begin RECORDED INFORMATION

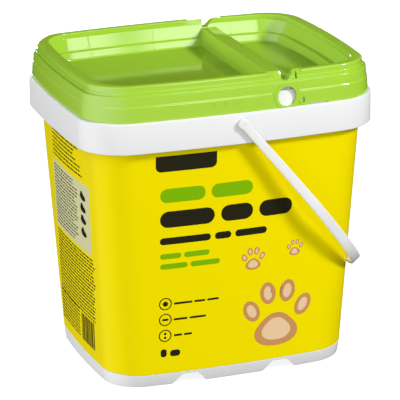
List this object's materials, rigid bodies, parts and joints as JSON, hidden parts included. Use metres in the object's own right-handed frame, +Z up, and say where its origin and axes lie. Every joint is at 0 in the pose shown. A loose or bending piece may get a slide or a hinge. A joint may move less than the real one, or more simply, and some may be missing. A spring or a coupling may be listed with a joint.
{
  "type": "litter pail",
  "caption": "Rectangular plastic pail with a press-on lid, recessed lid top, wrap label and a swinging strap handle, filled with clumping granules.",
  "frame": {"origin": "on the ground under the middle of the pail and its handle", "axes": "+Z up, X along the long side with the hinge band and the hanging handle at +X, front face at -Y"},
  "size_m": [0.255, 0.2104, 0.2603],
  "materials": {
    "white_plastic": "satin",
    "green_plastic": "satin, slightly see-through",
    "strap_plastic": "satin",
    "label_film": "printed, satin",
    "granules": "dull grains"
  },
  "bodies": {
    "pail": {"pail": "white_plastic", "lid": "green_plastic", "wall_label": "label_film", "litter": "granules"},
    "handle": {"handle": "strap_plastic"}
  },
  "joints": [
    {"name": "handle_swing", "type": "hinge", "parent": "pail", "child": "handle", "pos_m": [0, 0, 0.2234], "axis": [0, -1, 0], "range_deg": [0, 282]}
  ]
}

end RECORDED INFORMATION

GIVEN EXERCISE :: Scan the data above and copy every line with "frame" in it.

FINISHED ANSWER ::
List this object's materials, rigid bodies, parts and joints as JSON, hidden parts included. Use metres in the object's own right-handed frame, +Z up, and say where its origin and axes lie. Every joint is at 0 in the pose shown. A loose or bending piece may get a slide or a hinge. A joint may move less than the real one, or more simply, and some may be missing. A spring or a coupling may be listed with a joint.
  "frame": {"origin": "on the ground under the middle of the pail and its handle", "axes": "+Z up, X along the long side with the hinge band and the hanging handle at +X, front face at -Y"},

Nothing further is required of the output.